Alterations in tryptophan metabolism and de novo NAD+ biosynthesis within the microbiota-gut-brain axis in chronic intestinal inflammation

Inflammatory bowel disease is an incurable and idiopathic disease characterized by recurrent gastrointestinal tract inflammation. Tryptophan metabolism in mammalian cells and some gut microbes comprise intricate chemical networks facilitated by catalytic enzymes that affect the downstream metabolic pathways of de novo nicotinamide adenine dinucleotide (NAD+) synthesis. It is hypothesized that a correlation exists between tryptophan de novo NAD+ synthesis and chronic intestinal inflammation.

The results of this study reveal differential expression of tryptophan and nicotinamide metabolism-associated genes in the distal colon and brain in Winnie mice with chronic intestinal inflammation. These data provide evidence supporting the role of tryptophan metabolism and de novo NAD+ synthesis in IBD pathophysiology.

Transcriptome analysis was performed using high-throughput sequencing of mRNA extracted from the distal colon and brain tissue of Winnie mice with spontaneous chronic colitis and C57BL/6 littermates. Metabolites were assessed using ultra-fast liquid chromatography to determine differences in concentrations of tryptophan metabolites. To evaluate the relative abundance of gut microbial genera involved in tryptophan and nicotinamide metabolism, we performed 16S rRNA gene amplicon sequencing of fecal samples from C57BL/6 and Winnie mice.

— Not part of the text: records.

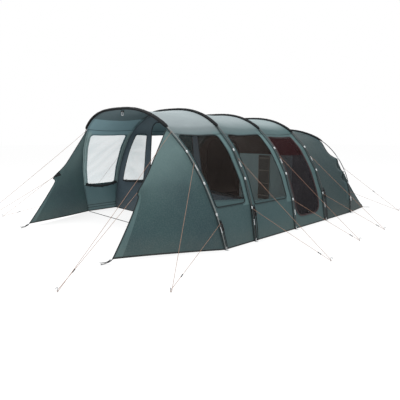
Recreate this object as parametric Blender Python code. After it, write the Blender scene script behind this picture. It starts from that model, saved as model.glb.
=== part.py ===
"""Family tunnel tent on five arched poles, with an open porch, guy lines and pegs.

Metres, +Z up, +Y towards the rear, +X towards the right-hand side seen from the front.
The origin is on the ground, at the middle of the tent without its guy lines.
"""

from collections import namedtuple
from math import copysign, cos, pi, radians, sin, tan

import bmesh
import bpy
from mathutils import Matrix, Vector

Arch = namedtuple("Arch", "name y height half_width lean inset shoulder rise")

# Arches, from the porch to the rear. A lean tips the arch forward about its feet. The inset
# is how far the fabric lies inside the pole, the shoulder is the height along the arch at
# which the sleeve ends, and a lower rise power makes the arch squarer.
ARCHES = (
    Arch("front", -1.635, 2.073, 2.00, 0.214, 0.030, 1.76, 1.212),
    Arch("second", -0.970, 2.057, 2.00, 0.0, 0.030, 1.75, 1.212),
    Arch("third", 0.149, 2.000, 2.00, 0.0, 0.030, 1.72, 1.212),
    Arch("fourth", 1.176, 1.955, 2.00, 0.0, 0.030, 1.66, 1.212),
    Arch("rear", 2.245, 1.730, 1.99, 0.0, 0.060, 1.48, 0.97),
)
WIDTH_POWER = 0.73
SEARCH_STEPS = 40
FINE_STEPS = 720
LEG_STEPS = 7
TOP_STEPS = 14

POLE_RADIUS = 0.008
POLE_LIFT = 0.006
SLEEVE_RADIUS = 0.026
SLEEVE_BORE = 0.0105
ROUND_SIDES = 8

FABRIC = 0.005
FILM = 0.003
SEAM_GAP = 0.004
CUT_GAP = 0.003
MERGE = 0.00005
LUMP_MERGE = 0.0002

# Cutters reach well past the walls: through a side wall along x, and through a wall along y.
SIDE_CUT = (0.6, 2.4)
WALL_CUT = 0.1

# A point inside the tent is at this height, to tell the inner side of the fabric.
INSIDE_HEIGHT = 0.6

# Between two arches the fabric sags inwards, fully so above the given height.
BAY_SAG = 0.035
SAG_FULL_HEIGHT = 0.50
BAY_STEPS = 4

# The rear wall comes down to a straight hem.
REAR_HEM_Y = 3.095
REAR_HEM_HALF_WIDTH = 1.88
REAR_SPREAD = 1.25

# Porch wings: a triangle of fabric from each leg of the front arch to a forward corner.
WING_CORNER = Vector((1.385, -3.095, 0.055))
WING_TAB_HEIGHT = 0.90
WING_TAB_REACH = 0.14
WING_BOW = 0.03
WING_HEIGHTS = (0.0, 0.2, 0.4, 0.6, 0.78, 0.90, 1.02, 1.2, 1.4, 1.58)
WING_COLUMNS = 5

# Windows and door in the side walls, as shares of their bay and heights above the ground.
EAVE = 1.640
PORCH_WINDOW = (0.10, 0.89, 0.61, EAVE)
LIVING_WINDOW = (0.11, 0.89, 0.56, EAVE)
SIDE_DOOR = (0.09, 0.86, 0.20, 1.60)
WINDOW_CORNER = 0.05
DOOR_CORNER = 0.22
DOOR_SWING_CLEARANCE = 0.006
HINGE_STEPS = 20

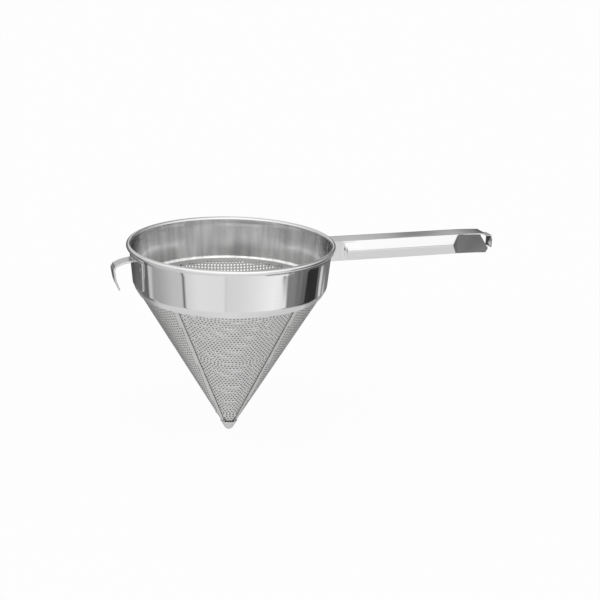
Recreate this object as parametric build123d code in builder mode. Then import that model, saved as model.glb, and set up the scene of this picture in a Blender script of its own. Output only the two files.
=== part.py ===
from build123d import *
from math import atan2, ceil, cos, degrees, floor, log2, pi, radians, sin, tan
import os

# Chinois strainer, 20 cm at the mouth, in millimetres.
# Origin on the cone's axis, in the middle plane of the rolled rim.
# The cone hangs down along -Z, the handle points along +X and the rest hook lies at -X.

# Band: a tapered sheet wall with a curled rim, a shoulder and a conical lip.
# Bends as tight as the curl are drawn with a few flats each, which keeps the mesh light.
wall_top_radius = 98.2
band_sheet = 0.8
band_draft = 5.5
wall_height = 37.8
straight_wall = 5.0
shoulder_radius = 8.0
lip_length = 5.4
wire_radius = 1.6
wire_gap = 0.05
curl_sides = 8
curl_end_angle = 232.0

# Cone: four perforated panels, two of them lapped over the edges of the other two.
# Each is bent to the cone in narrow flats, with its holes centred on the bend lines.
# The panels lie a quarter turn apart, so the number of flats is a multiple of four.
cone_half_angle = 30.4
cone_flats = 48
cone_sheet = 0.7
seat_gap = 0.05
panel_drop = 0.5
panel_foot_slant = 12.5
inner_panel_span = 74.0
inner_panel_azimuth = 258.5
lap_width = 5.0
row_pitch = 19.0
hole_radius = 4.4
hole_sides = 6
edge_margin = 2.6
end_margin = 2.4

# Tip cup
cup_sheet = 0.8
cup_sides = 24
cup_rim_slant = 15.6
cup_tip_radius = 4.9

# Handle: one pressed channel, open below. Lengths along it start at the band's wall
# or, for what lies near the far end, are measured back from the folded tab.
handle_length = 184.2
handle_top = -0.6
handle_width = 21.0
handle_height = 20.5
handle_sheet = 1.2
ridge_drop = 9.8
ridge_swell = 4.0
handle_bend = 1.1
flat_inset = 0.3
root_flat = 15.1
root_ramp = 3.0
end_flat = 48.6
crimp_length = 6.0
wall_cut_top = 16.6
wall_cut_foot = 6.4
wall_cut_height = 16.0
wall_corner = 2.6
web_stop = 10.6
tab_step = 4.2
tab_drop = 3.0
tab_width = 12.4
tab_foot = 17.0
tab_bend = 2.4

# Rest hook: a plate bent round the band carries a strap that reaches over a pot's edge.
# Each bend of the strap has its reach from the band's wall and its depth below the rim.
hook_sheet = 1.6
plate_top = 5.4
plate_foot = 36.0
plate_top_width = 60.0
plate_foot_width = 48.8
plate_flats = 40
hook_width = 16.0
hook_root = 9.3
arm_reach = 10.2
arm_depth = 11.0
knee_reach = 16.9
knee_depth = 13.9
leg_reach = 18.9
leg_depth = 17.4
bow_reach = 17.3
bow_depth = 28.2
hook_tip_out = 12.6
hook_tip = 39.4
hook_tip_width = 8.5
hook_bend = 1.7

# Welds
weld_leg = 2.4
weld_top = 3.4
weld_sides = 8
spot_radius = 2.1
spot_height = 0.25
spot_upper = 13.0
spot_lower = 33.2
tack_radius = 1.25
tack_height = 0.8
tack_edge = 0.4
tack_slant = 18.6
side_tack_slant = 25.5

# One overrun for every cut
overrun = 3.0

os.makedirs("parts", exist_ok=True)


# Derived places of the band, as (radius, height)
draft = radians(band_draft)
alpha = radians(cone_half_angle)
curl_in = wire_radius + wire_gap
curl_out = curl_in + band_sheet
curl_radius = wall_top_radius + curl_in
curl_turn = 180 / curl_sides
wall_in_radius = wall_top_radius - band_sheet
wall_foot_radius = wall_top_radius - (wall_height - straight_wall) * tan(draft)
shoulder_r = wall_foot_radius - shoulder_radius * cos(draft)
shoulder_z = -wall_height + shoulder_radius * sin(draft)


def wall_line(height):
    return wall_foot_radius + (height + wall_height) * tan(draft)


# The rounded shoulder between wall and lip is drawn as one flat
def shoulder_points(radius):
    return [
        (shoulder_r + radius * cos(angle), shoulder_z - radius * sin(angle))
        for angle in (draft, alpha)
    ]


shoulder_out = shoulder_points(shoulder_radius)
shoulder_in = shoulder_points(shoulder_radius - band_sheet)
lip_end = (
    shoulder_out[-1][0] - lip_length * sin(alpha),
    shoulder_out[-1][1] - lip_length * cos(alpha),
)
lip_end_in = (
    lip_end[0] - band_sheet * cos(alpha),
    lip_end[1] + band_sheet * sin(alpha),
)

# The cone's outer surface lies one seat gap inside the lip.
# A place on it is a slant distance from the virtual apex and a depth below the surface.
apex_z = lip_end_in[1] - lip_end_in[0] / tan(alpha) + seat_gap / sin(alpha)
lip_slant = (lip_end_in[0] - seat_gap * cos(alpha)) / sin(alpha)
panel_top_slant = lip_slant + lip_length - panel_drop


def cone_point(slant, depth):
    radius = slant * sin(alpha) - depth * cos(alpha)
    height = apex_z + slant * cos(alpha) + depth * sin(alpha)
    return (radius, height)


def cone_plane(slant, depth, azimuth):
    radius, height = cone_point(slant, depth)
    a = radians(azimuth)
    return Plane(
        origin=(radius * cos(a), radius * sin(a), height),
        x_dir=(-sin(a), cos(a), 0),
        z_dir=(cos(alpha) * cos(a), cos(alpha) * sin(a), -sin(alpha)),
    )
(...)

Tryptophan and nicotinamide metabolism-associated gene expression was altered in distal colons and brains of Winnie mice with chronic intestinal inflammation. Changes in these metabolic pathways were reflected by increases in colon tryptophan metabolites and decreases in brain tryptophan metabolites in Winnie mice. Furthermore, dysbiosis of gut microbiota involved in tryptophan and nicotinamide metabolism was evident in fecal samples from Winnie mice. Our findings shed light on the physiological alterations in tryptophan metabolism, specifically, its diversion from the serotonergic pathway toward the kynurenine pathway and consequential effects on de novo NAD+ synthesis in chronic intestinal inflammation.